The user experience of these object storage services has many similarities to filesystems and all the three platforms provide filesystem-like APIs. However, it must be noted that object storage service is not a filesystem. Inside a storage unit objects are stored as key-value pairs, and each object has a key, data and metadata. The key or key name must be unique within a storage unit. The metadata contains information about the object, and may contain both system generated and custom metadata. Objects keys are usually paths (e.g. “/dir/file.txt”) even if the underlying storage structure is flat, and there is no hierarchy of subfolders.

AWS

Simple Object Storage (S3) is Amazon’s distributed object storage service. In S3 the unit of deployment is called bucket and binary objects are called objects. The amount of data that can be stored in a single bucket is unlimited, but the maximum size of a single object is 5 TB. Buckets are identified with a globally unique key and object names must be unique within a bucket.

Data stored in an S3 bucket is redundant at a regional level. Region is a single geographic area, e.g. Ireland, that consists of multiple, isolated and physically separate data centers. The region is selected when a new bucket is created and the data stored in the bucket never leaves the selected region unless it is explicitly transferred to another region. The region of an existing bucket cannot be changed. In case objects must be replicated to multiple regions, cross-region replication can be used to copy objects across buckets in different regions.

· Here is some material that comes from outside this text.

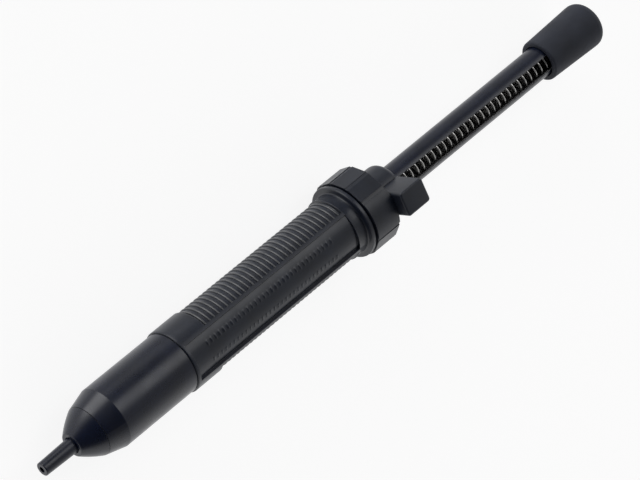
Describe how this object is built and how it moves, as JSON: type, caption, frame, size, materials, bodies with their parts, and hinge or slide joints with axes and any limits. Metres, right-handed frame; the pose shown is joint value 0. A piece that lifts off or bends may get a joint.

S3 provides strong read-after-write consistency for creating new objects and related metadata. This means that the next read operation after a write operation returns the newly created object. However, if a read request to the key name has been made before creating the object, S3 provides eventual read-after-write consistency. This means that a subsequent read might or might not return the newly created object. For update and delete operations S3 provides eventual consistency. This means that a subsequent read might return the old data or the updated data. Nevertheless, corrupted or partial data is never returned.

An object’s availability and pricing model are set through the access tier. In S3 the property that defines the access tier is called storage class. The default storage class is defined by S3 and it cannot be changed at a bucket level. Instead, the storage class can be defined at object level when a new object is created and the storage class of an existing object can be changed at any point during the object’s lifecycle either manually or automatically through lifecycle management.

The supported storage classes are STANDARD, STANDARD_IA, INTELLIGENT_TIERING, ONEZONE_IA, GLACIER and DEEP_ARCHIVE. STANDARD is a general-purpose storage for frequently accessed data and it’s also the S3 default storage class. It has the lowest access cost, but higher storage cost than the other tiers. STANDARD_IA and ONEZONE_IA are for long-lived, less frequently accessed data and they have a minimum storage duration of 30 days. They have lower storage costs and higher access costs compared to STANDARD storage. GLACIER and DEEP_ARCHIVE are for long-term archive and they have the minimum storage duration of 90 (GLACIER) and 180 (DEEP_ARCHIVE) days. They have the lowest storage cost, but highest data retrieval costs. Data retrieval times from GLACIER are ranging from minutes to hours, and the default data retrieval time from DEEP_ARCHIVE is 12 hours. INTELLIGENT_TIERING optimizes costs by automatically moving data to the most cost effective access tier. This is done by monitoring changes in access patterns, and moving objects between a frequent access tier and a lower-cost infrequent access tier.

Azure

In Azure multiple data storage services, including object storage, are organized under a storage account that provides a unique namespace for the data. There are multiple different storage account types that support different features and have their own pricing models. The account type defines supported storage services, redundancy levels, access tiers and encryption alternatives. In this case I’m going to concentrate on the storage account type that is recommended for most scenarios using Azure storage: general-purpose v2 accounts.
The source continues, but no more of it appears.